WHAT THE TASK REQUIRES: Your task is to repeat the listing exactly.

* BEGIN SUPPLIED DATA *

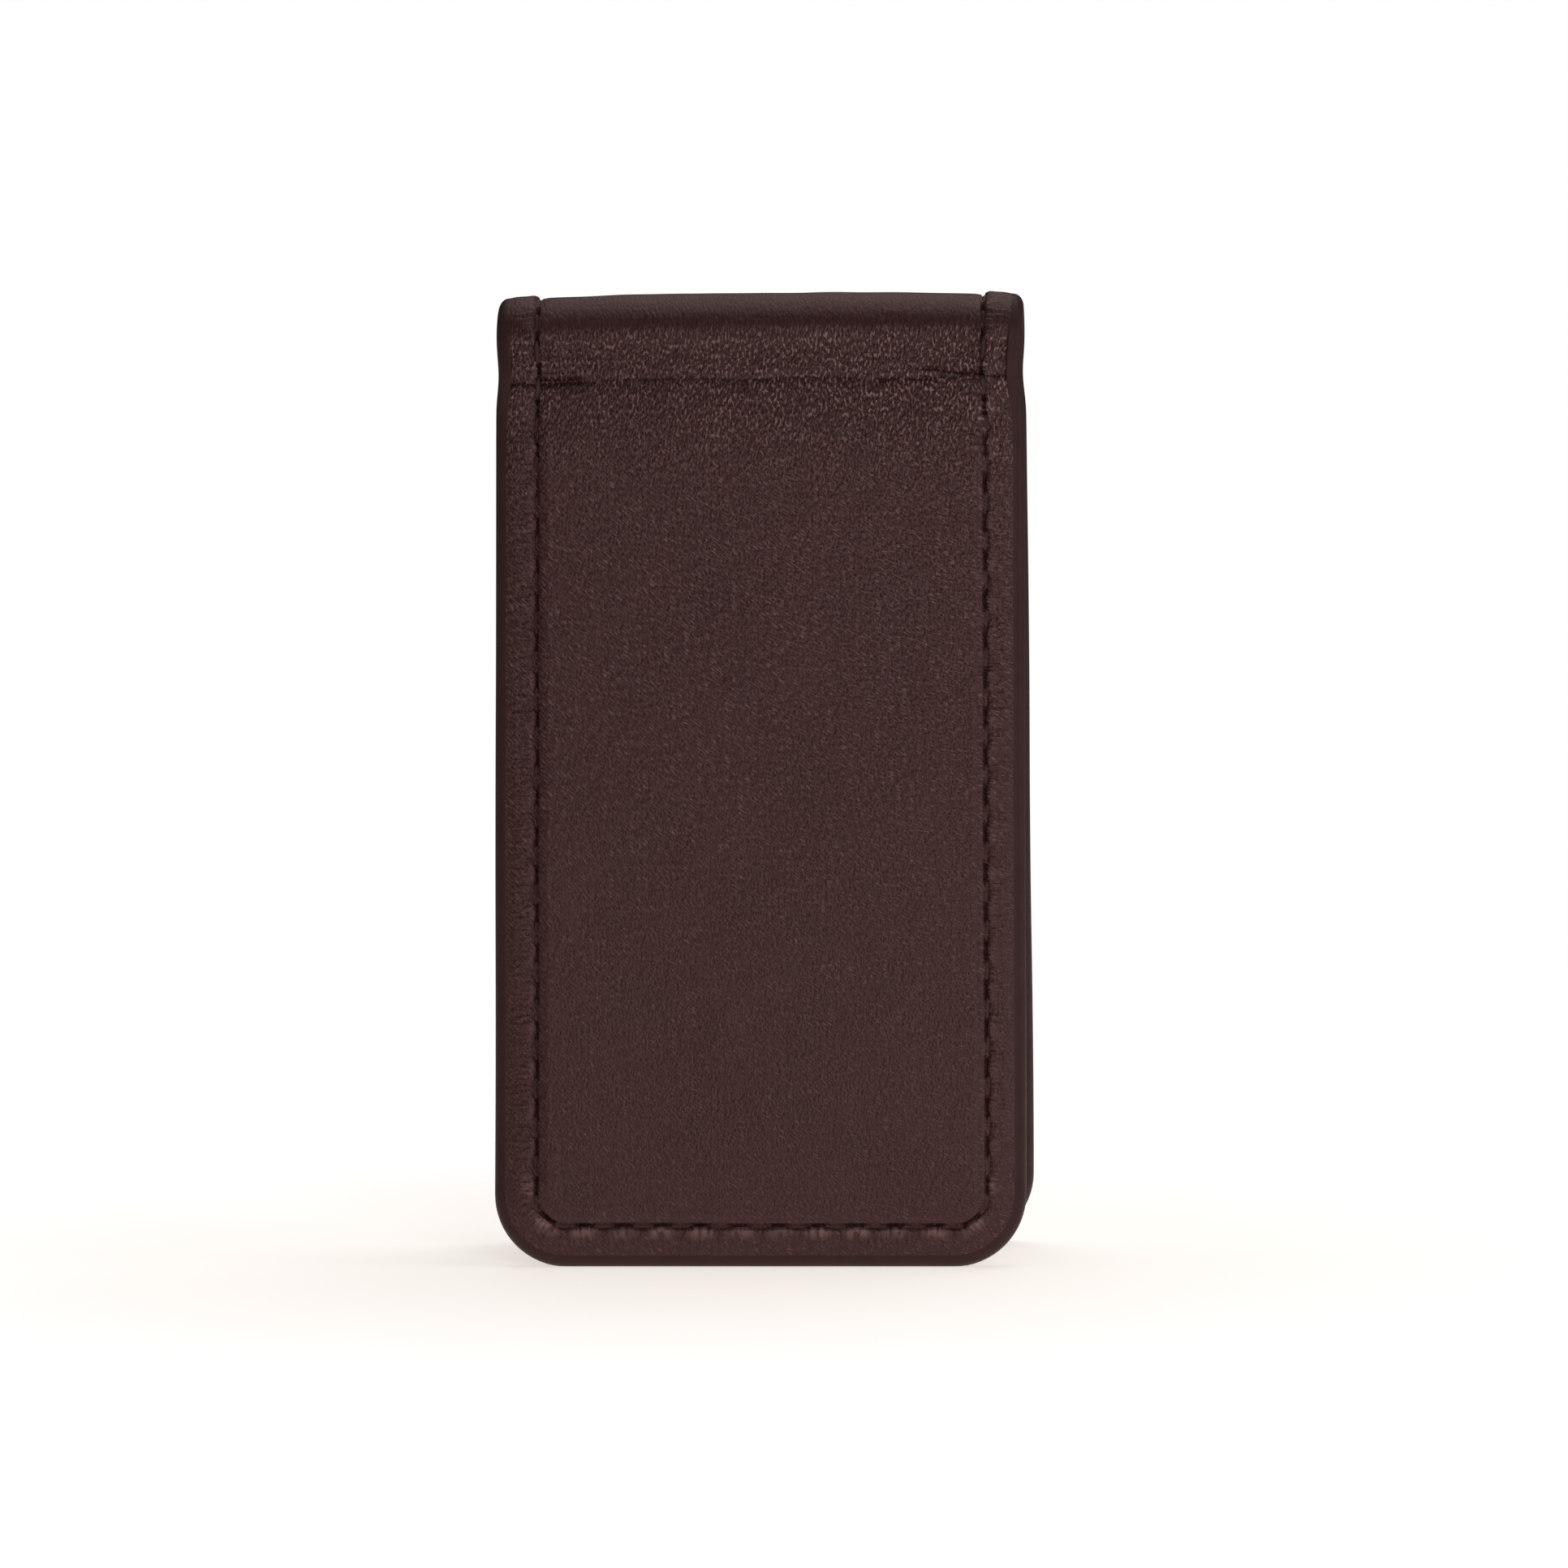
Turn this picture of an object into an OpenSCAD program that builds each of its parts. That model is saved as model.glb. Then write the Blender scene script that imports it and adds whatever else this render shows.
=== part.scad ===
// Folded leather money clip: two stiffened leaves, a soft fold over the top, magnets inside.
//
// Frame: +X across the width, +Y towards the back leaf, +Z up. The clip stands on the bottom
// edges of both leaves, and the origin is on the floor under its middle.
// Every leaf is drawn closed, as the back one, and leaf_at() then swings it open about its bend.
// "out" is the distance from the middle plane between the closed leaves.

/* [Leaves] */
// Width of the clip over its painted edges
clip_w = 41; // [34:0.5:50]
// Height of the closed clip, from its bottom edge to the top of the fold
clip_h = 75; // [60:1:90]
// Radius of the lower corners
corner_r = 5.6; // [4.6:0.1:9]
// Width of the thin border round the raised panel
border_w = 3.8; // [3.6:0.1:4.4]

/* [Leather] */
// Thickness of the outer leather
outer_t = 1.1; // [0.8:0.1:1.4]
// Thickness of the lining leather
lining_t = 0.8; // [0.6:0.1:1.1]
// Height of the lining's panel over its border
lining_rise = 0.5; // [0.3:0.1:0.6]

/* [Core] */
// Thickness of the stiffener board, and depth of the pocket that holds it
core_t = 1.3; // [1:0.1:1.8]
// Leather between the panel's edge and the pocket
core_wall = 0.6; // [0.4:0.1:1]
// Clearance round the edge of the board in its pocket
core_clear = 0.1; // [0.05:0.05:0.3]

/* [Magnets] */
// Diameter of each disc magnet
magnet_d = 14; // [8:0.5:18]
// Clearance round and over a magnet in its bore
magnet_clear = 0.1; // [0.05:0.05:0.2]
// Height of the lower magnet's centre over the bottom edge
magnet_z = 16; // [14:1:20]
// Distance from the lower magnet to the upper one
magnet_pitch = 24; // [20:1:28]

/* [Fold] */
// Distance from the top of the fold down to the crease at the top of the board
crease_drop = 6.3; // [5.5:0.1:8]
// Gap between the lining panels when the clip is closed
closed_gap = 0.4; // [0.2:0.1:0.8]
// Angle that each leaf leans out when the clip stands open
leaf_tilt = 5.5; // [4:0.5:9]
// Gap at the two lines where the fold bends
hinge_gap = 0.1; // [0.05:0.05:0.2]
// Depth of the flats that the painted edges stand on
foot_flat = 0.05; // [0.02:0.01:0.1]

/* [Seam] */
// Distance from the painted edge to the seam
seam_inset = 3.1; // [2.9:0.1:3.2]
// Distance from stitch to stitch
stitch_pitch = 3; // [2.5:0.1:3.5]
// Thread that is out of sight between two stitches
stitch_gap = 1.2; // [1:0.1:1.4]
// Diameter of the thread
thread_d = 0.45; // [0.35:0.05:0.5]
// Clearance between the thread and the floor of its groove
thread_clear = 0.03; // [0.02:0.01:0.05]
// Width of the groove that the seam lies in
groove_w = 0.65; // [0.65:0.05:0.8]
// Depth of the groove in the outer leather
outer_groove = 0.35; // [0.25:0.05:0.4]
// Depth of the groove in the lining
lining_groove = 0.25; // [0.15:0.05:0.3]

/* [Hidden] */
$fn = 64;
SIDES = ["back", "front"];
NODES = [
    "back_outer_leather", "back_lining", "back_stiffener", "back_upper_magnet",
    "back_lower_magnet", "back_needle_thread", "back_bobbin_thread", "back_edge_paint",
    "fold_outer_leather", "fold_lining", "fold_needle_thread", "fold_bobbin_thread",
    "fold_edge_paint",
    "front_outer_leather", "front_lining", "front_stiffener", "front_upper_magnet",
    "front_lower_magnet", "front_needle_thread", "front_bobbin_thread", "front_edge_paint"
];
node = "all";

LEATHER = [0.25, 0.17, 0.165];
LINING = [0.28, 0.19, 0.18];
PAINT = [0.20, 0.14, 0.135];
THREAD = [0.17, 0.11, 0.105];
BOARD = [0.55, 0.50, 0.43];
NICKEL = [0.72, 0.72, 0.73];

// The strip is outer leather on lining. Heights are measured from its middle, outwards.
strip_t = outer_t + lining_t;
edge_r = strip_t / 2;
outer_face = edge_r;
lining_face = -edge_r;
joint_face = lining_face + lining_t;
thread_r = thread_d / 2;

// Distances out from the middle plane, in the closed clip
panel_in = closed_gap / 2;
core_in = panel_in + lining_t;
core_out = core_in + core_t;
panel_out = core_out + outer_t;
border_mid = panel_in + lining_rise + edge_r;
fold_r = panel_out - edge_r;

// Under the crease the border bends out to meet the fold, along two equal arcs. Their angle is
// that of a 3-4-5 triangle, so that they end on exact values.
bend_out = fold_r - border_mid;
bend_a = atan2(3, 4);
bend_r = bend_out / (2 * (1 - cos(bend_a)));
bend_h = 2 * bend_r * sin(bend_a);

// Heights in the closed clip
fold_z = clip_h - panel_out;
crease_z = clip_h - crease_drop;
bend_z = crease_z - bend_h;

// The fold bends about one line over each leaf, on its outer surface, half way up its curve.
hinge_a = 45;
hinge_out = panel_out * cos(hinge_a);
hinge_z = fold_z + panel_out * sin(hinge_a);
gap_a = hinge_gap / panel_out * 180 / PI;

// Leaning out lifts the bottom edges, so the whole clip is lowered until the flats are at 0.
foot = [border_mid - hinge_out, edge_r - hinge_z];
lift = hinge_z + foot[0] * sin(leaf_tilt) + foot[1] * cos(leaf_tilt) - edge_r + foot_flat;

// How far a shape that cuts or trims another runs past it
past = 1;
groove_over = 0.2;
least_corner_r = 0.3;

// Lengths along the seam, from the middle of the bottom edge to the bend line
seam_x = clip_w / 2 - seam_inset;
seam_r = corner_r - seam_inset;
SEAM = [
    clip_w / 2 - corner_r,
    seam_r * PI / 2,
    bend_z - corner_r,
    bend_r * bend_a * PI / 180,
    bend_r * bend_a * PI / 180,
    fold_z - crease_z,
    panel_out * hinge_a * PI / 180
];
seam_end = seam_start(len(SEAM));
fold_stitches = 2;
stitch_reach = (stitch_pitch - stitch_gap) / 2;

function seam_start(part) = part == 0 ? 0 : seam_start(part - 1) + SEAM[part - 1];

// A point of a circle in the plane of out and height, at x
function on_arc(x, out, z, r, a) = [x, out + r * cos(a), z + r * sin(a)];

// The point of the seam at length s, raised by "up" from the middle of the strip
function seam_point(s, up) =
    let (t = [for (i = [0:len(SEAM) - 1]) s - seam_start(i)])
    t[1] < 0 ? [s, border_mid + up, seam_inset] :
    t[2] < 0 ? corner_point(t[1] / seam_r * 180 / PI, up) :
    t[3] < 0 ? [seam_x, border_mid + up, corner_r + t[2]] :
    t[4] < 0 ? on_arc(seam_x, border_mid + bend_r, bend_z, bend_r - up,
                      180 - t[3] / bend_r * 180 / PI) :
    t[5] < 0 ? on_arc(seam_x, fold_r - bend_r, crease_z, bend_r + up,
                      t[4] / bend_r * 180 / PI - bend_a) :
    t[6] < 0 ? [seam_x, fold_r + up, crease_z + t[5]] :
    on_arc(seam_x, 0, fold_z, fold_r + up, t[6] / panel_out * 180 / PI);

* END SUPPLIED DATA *

SOLUTION FOR THIS EXERCISE:
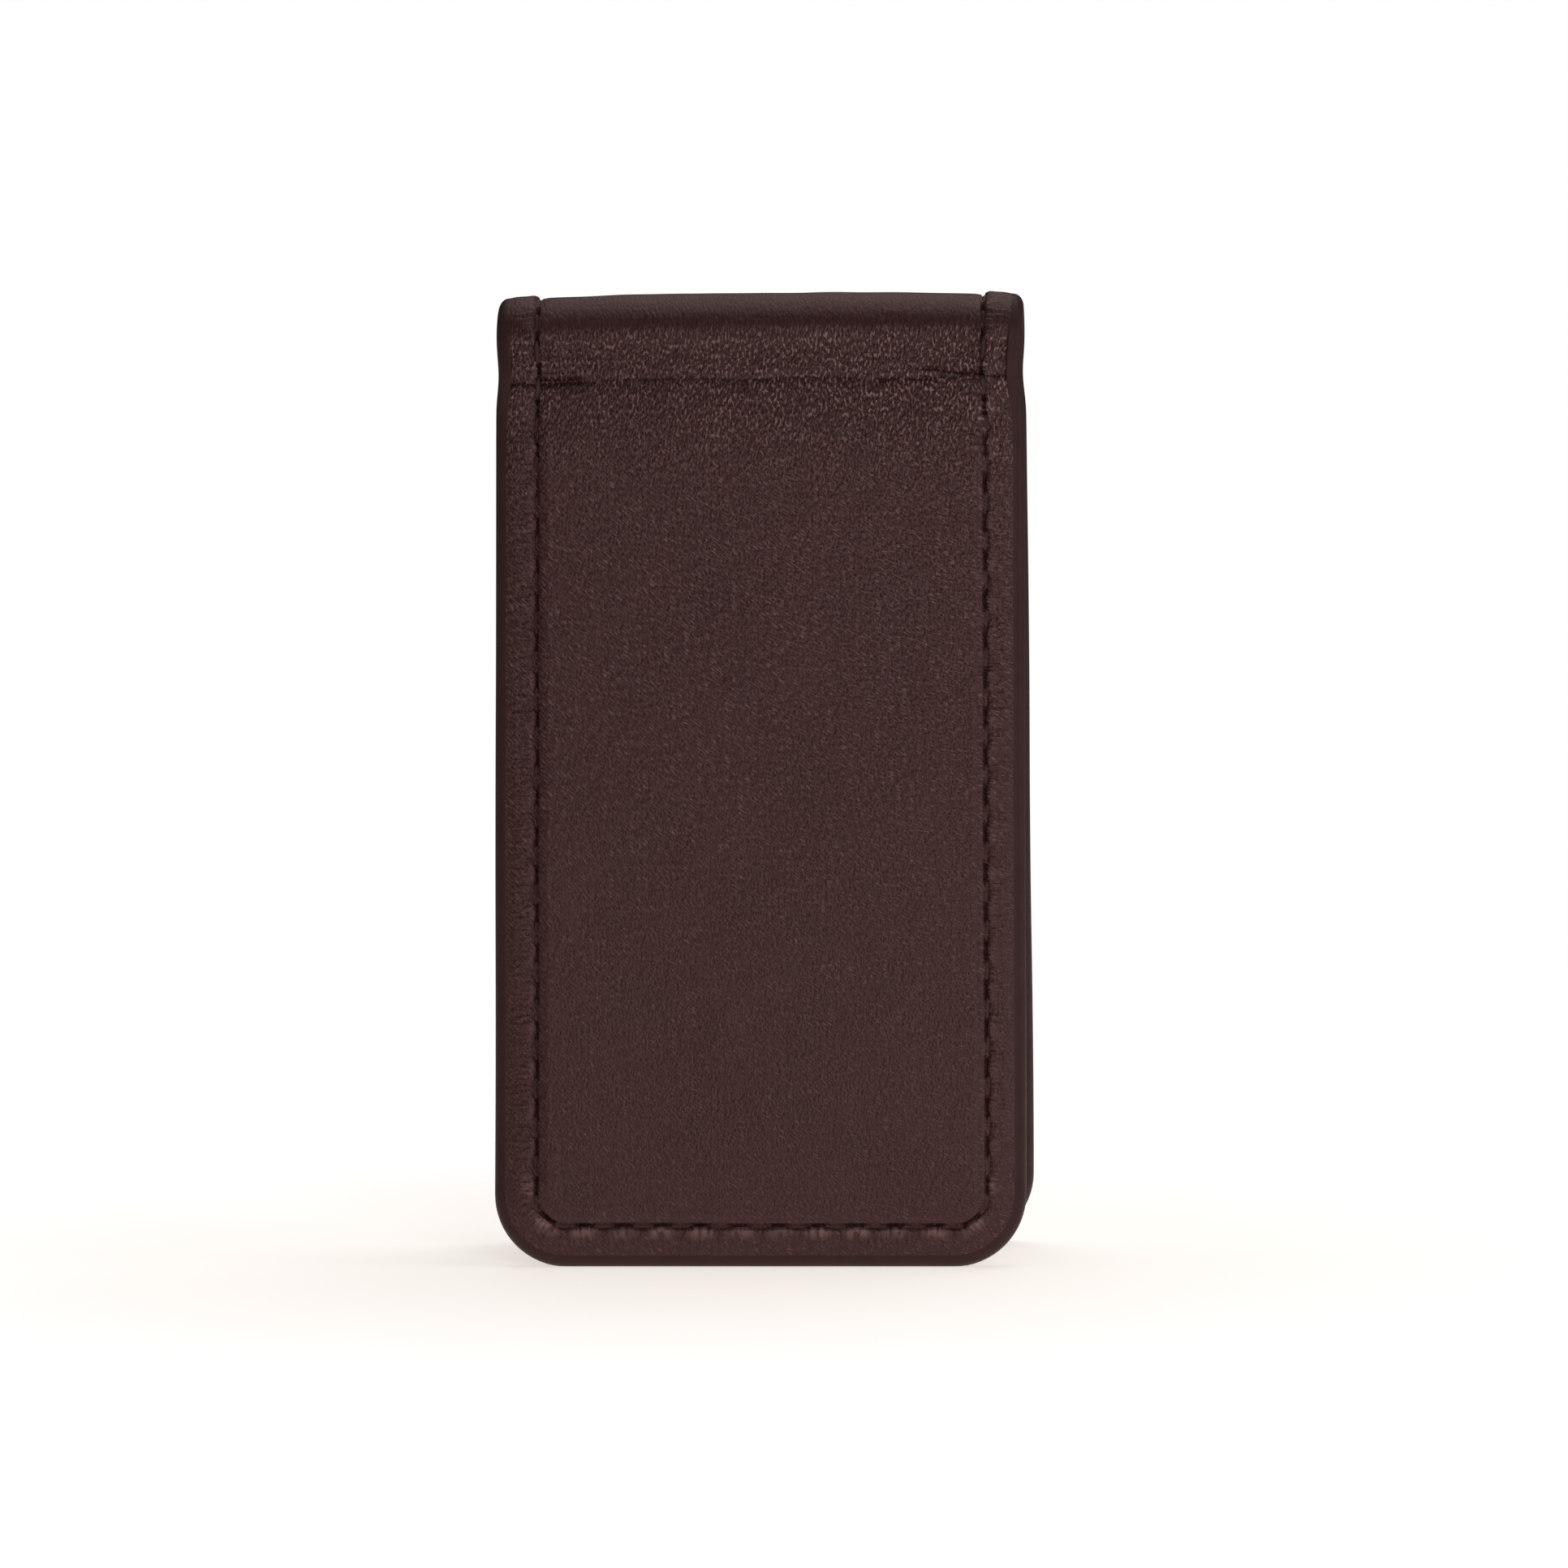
Turn this picture of an object into an OpenSCAD program that builds each of its parts. That model is saved as model.glb. Then write the Blender scene script that imports it and adds whatever else this render shows.
=== part.scad ===
// Folded leather money clip: two stiffened leaves, a soft fold over the top, magnets inside.
//
// Frame: +X across the width, +Y towards the back leaf, +Z up. The clip stands on the bottom
// edges of both leaves, and the origin is on the floor under its middle.
// Every leaf is drawn closed, as the back one, and leaf_at() then swings it open about its bend.
// "out" is the distance from the middle plane between the closed leaves.

/* [Leaves] */
// Width of the clip over its painted edges
clip_w = 41; // [34:0.5:50]
// Height of the closed clip, from its bottom edge to the top of the fold
clip_h = 75; // [60:1:90]
// Radius of the lower corners
corner_r = 5.6; // [4.6:0.1:9]
// Width of the thin border round the raised panel
border_w = 3.8; // [3.6:0.1:4.4]

/* [Leather] */
// Thickness of the outer leather
outer_t = 1.1; // [0.8:0.1:1.4]
// Thickness of the lining leather
lining_t = 0.8; // [0.6:0.1:1.1]
// Height of the lining's panel over its border
lining_rise = 0.5; // [0.3:0.1:0.6]

/* [Core] */
// Thickness of the stiffener board, and depth of the pocket that holds it
core_t = 1.3; // [1:0.1:1.8]
// Leather between the panel's edge and the pocket
core_wall = 0.6; // [0.4:0.1:1]
// Clearance round the edge of the board in its pocket
core_clear = 0.1; // [0.05:0.05:0.3]

/* [Magnets] */
// Diameter of each disc magnet
magnet_d = 14; // [8:0.5:18]
// Clearance round and over a magnet in its bore
magnet_clear = 0.1; // [0.05:0.05:0.2]
// Height of the lower magnet's centre over the bottom edge
magnet_z = 16; // [14:1:20]
// Distance from the lower magnet to the upper one
magnet_pitch = 24; // [20:1:28]

/* [Fold] */
// Distance from the top of the fold down to the crease at the top of the board
crease_drop = 6.3; // [5.5:0.1:8]
// Gap between the lining panels when the clip is closed
closed_gap = 0.4; // [0.2:0.1:0.8]
// Angle that each leaf leans out when the clip stands open
leaf_tilt = 5.5; // [4:0.5:9]
// Gap at the two lines where the fold bends
hinge_gap = 0.1; // [0.05:0.05:0.2]
// Depth of the flats that the painted edges stand on
foot_flat = 0.05; // [0.02:0.01:0.1]

/* [Seam] */
// Distance from the painted edge to the seam
seam_inset = 3.1; // [2.9:0.1:3.2]
// Distance from stitch to stitch
stitch_pitch = 3; // [2.5:0.1:3.5]
// Thread that is out of sight between two stitches
stitch_gap = 1.2; // [1:0.1:1.4]
// Diameter of the thread
thread_d = 0.45; // [0.35:0.05:0.5]
// Clearance between the thread and the floor of its groove
thread_clear = 0.03; // [0.02:0.01:0.05]
// Width of the groove that the seam lies in
groove_w = 0.65; // [0.65:0.05:0.8]
// Depth of the groove in the outer leather
outer_groove = 0.35; // [0.25:0.05:0.4]
// Depth of the groove in the lining
lining_groove = 0.25; // [0.15:0.05:0.3]

/* [Hidden] */
$fn = 64;
SIDES = ["back", "front"];
NODES = [
    "back_outer_leather", "back_lining", "back_stiffener", "back_upper_magnet",
    "back_lower_magnet", "back_needle_thread", "back_bobbin_thread", "back_edge_paint",
    "fold_outer_leather", "fold_lining", "fold_needle_thread", "fold_bobbin_thread",
    "fold_edge_paint",
    "front_outer_leather", "front_lining", "front_stiffener", "front_upper_magnet",
    "front_lower_magnet", "front_needle_thread", "front_bobbin_thread", "front_edge_paint"
];
node = "all";

LEATHER = [0.25, 0.17, 0.165];
LINING = [0.28, 0.19, 0.18];
PAINT = [0.20, 0.14, 0.135];
THREAD = [0.17, 0.11, 0.105];
BOARD = [0.55, 0.50, 0.43];
NICKEL = [0.72, 0.72, 0.73];

// The strip is outer leather on lining. Heights are measured from its middle, outwards.
strip_t = outer_t + lining_t;
edge_r = strip_t / 2;
outer_face = edge_r;
lining_face = -edge_r;
joint_face = lining_face + lining_t;
thread_r = thread_d / 2;

// Distances out from the middle plane, in the closed clip
panel_in = closed_gap / 2;
core_in = panel_in + lining_t;
core_out = core_in + core_t;
panel_out = core_out + outer_t;
border_mid = panel_in + lining_rise + edge_r;
fold_r = panel_out - edge_r;

// Under the crease the border bends out to meet the fold, along two equal arcs. Their angle is
// that of a 3-4-5 triangle, so that they end on exact values.
bend_out = fold_r - border_mid;
bend_a = atan2(3, 4);
bend_r = bend_out / (2 * (1 - cos(bend_a)));
bend_h = 2 * bend_r * sin(bend_a);

// Heights in the closed clip
fold_z = clip_h - panel_out;
crease_z = clip_h - crease_drop;
bend_z = crease_z - bend_h;

// The fold bends about one line over each leaf, on its outer surface, half way up its curve.
hinge_a = 45;
hinge_out = panel_out * cos(hinge_a);
hinge_z = fold_z + panel_out * sin(hinge_a);
gap_a = hinge_gap / panel_out * 180 / PI;

// Leaning out lifts the bottom edges, so the whole clip is lowered until the flats are at 0.
foot = [border_mid - hinge_out, edge_r - hinge_z];
lift = hinge_z + foot[0] * sin(leaf_tilt) + foot[1] * cos(leaf_tilt) - edge_r + foot_flat;

// How far a shape that cuts or trims another runs past it
past = 1;
groove_over = 0.2;
least_corner_r = 0.3;

// Lengths along the seam, from the middle of the bottom edge to the bend line
seam_x = clip_w / 2 - seam_inset;
seam_r = corner_r - seam_inset;
SEAM = [
    clip_w / 2 - corner_r,
    seam_r * PI / 2,
    bend_z - corner_r,
    bend_r * bend_a * PI / 180,
    bend_r * bend_a * PI / 180,
    fold_z - crease_z,
    panel_out * hinge_a * PI / 180
];
seam_end = seam_start(len(SEAM));
fold_stitches = 2;
stitch_reach = (stitch_pitch - stitch_gap) / 2;

function seam_start(part) = part == 0 ? 0 : seam_start(part - 1) + SEAM[part - 1];

// A point of a circle in the plane of out and height, at x
function on_arc(x, out, z, r, a) = [x, out + r * cos(a), z + r * sin(a)];

// The point of the seam at length s, raised by "up" from the middle of the strip
function seam_point(s, up) =
    let (t = [for (i = [0:len(SEAM) - 1]) s - seam_start(i)])
    t[1] < 0 ? [s, border_mid + up, seam_inset] :
    t[2] < 0 ? corner_point(t[1] / seam_r * 180 / PI, up) :
    t[3] < 0 ? [seam_x, border_mid + up, corner_r + t[2]] :
    t[4] < 0 ? on_arc(seam_x, border_mid + bend_r, bend_z, bend_r - up,
                      180 - t[3] / bend_r * 180 / PI) :
    t[5] < 0 ? on_arc(seam_x, fold_r - bend_r, crease_z, bend_r + up,
                      t[4] / bend_r * 180 / PI - bend_a) :
    t[6] < 0 ? [seam_x, fold_r + up, crease_z + t[5]] :
    on_arc(seam_x, 0, fold_z, fold_r + up, t[6] / panel_out * 180 / PI);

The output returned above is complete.